## Problem statement
The listing below should be written out exactly; please include all of it.

## Supplied information
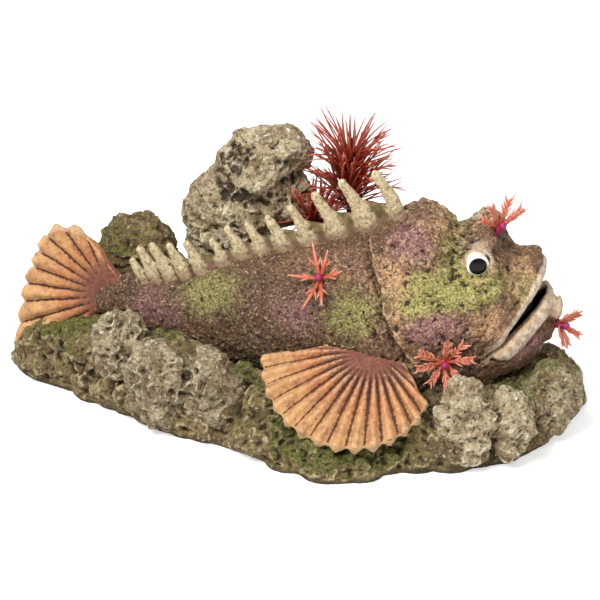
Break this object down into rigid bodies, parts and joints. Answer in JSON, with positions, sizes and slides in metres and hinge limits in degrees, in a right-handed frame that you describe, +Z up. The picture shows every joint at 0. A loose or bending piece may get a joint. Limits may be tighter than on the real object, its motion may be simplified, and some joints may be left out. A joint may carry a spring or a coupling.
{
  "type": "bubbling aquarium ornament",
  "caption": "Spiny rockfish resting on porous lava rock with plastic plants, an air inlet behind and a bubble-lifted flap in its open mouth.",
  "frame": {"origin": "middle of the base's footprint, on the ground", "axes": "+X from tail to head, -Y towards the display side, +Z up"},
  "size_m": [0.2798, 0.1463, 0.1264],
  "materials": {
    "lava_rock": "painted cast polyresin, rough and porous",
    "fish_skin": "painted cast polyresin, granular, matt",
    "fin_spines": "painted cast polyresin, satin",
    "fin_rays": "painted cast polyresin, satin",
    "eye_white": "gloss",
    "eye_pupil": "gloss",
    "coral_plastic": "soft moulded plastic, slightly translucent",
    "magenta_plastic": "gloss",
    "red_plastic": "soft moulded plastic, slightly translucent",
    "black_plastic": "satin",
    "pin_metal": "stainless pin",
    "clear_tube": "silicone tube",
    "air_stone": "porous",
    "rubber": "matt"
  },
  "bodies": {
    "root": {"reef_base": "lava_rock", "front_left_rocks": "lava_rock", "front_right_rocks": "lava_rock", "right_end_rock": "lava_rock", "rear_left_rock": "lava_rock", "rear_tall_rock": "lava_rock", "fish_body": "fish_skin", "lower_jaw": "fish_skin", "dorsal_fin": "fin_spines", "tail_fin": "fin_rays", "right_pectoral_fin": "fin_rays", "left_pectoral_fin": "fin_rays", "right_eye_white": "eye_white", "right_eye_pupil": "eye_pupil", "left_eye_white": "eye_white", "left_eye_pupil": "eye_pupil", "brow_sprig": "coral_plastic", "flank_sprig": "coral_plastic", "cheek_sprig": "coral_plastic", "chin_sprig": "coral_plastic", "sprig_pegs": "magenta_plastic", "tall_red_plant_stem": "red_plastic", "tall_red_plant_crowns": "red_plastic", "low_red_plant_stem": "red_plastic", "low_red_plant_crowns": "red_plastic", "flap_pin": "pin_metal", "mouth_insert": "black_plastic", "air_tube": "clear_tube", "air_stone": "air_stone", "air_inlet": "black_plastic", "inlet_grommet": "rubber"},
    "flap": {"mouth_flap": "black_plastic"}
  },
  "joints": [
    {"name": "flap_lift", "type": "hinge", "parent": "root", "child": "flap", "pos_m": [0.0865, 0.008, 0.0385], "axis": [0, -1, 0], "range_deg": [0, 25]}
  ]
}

## The output
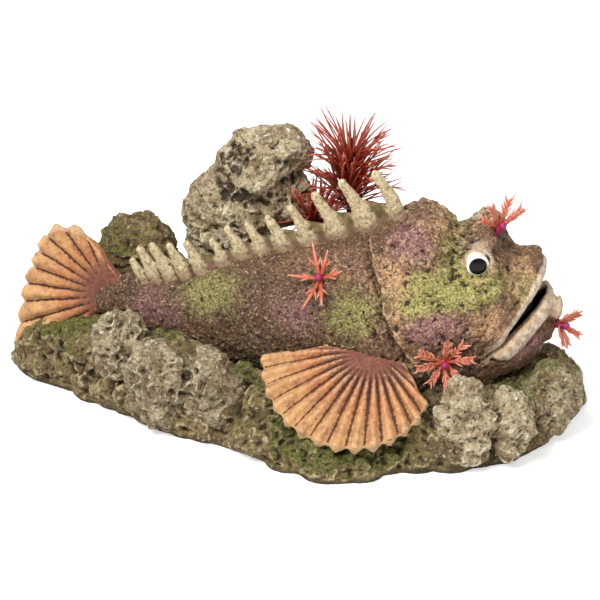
Break this object down into rigid bodies, parts and joints. Answer in JSON, with positions, sizes and slides in metres and hinge limits in degrees, in a right-handed frame that you describe, +Z up. The picture shows every joint at 0. A loose or bending piece may get a joint. Limits may be tighter than on the real object, its motion may be simplified, and some joints may be left out. A joint may carry a spring or a coupling.
{
  "type": "bubbling aquarium ornament",
  "caption": "Spiny rockfish resting on porous lava rock with plastic plants, an air inlet behind and a bubble-lifted flap in its open mouth.",
  "frame": {"origin": "middle of the base's footprint, on the ground", "axes": "+X from tail to head, -Y towards the display side, +Z up"},
  "size_m": [0.2798, 0.1463, 0.1264],
  "materials": {
    "lava_rock": "painted cast polyresin, rough and porous",
    "fish_skin": "painted cast polyresin, granular, matt",
    "fin_spines": "painted cast polyresin, satin",
    "fin_rays": "painted cast polyresin, satin",
    "eye_white": "gloss",
    "eye_pupil": "gloss",
    "coral_plastic": "soft moulded plastic, slightly translucent",
    "magenta_plastic": "gloss",
    "red_plastic": "soft moulded plastic, slightly translucent",
    "black_plastic": "satin",
    "pin_metal": "stainless pin",
    "clear_tube": "silicone tube",
    "air_stone": "porous",
    "rubber": "matt"
  },
  "bodies": {
    "root": {"reef_base": "lava_rock", "front_left_rocks": "lava_rock", "front_right_rocks": "lava_rock", "right_end_rock": "lava_rock", "rear_left_rock": "lava_rock", "rear_tall_rock": "lava_rock", "fish_body": "fish_skin", "lower_jaw": "fish_skin", "dorsal_fin": "fin_spines", "tail_fin": "fin_rays", "right_pectoral_fin": "fin_rays", "left_pectoral_fin": "fin_rays", "right_eye_white": "eye_white", "right_eye_pupil": "eye_pupil", "left_eye_white": "eye_white", "left_eye_pupil": "eye_pupil", "brow_sprig": "coral_plastic", "flank_sprig": "coral_plastic", "cheek_sprig": "coral_plastic", "chin_sprig": "coral_plastic", "sprig_pegs": "magenta_plastic", "tall_red_plant_stem": "red_plastic", "tall_red_plant_crowns": "red_plastic", "low_red_plant_stem": "red_plastic", "low_red_plant_crowns": "red_plastic", "flap_pin": "pin_metal", "mouth_insert": "black_plastic", "air_tube": "clear_tube", "air_stone": "air_stone", "air_inlet": "black_plastic", "inlet_grommet": "rubber"},
    "flap": {"mouth_flap": "black_plastic"}
  },
  "joints": [
    {"name": "flap_lift", "type": "hinge", "parent": "root", "child": "flap", "pos_m": [0.0865, 0.008, 0.0385], "axis": [0, -1, 0], "range_deg": [0, 25]}
  ]
}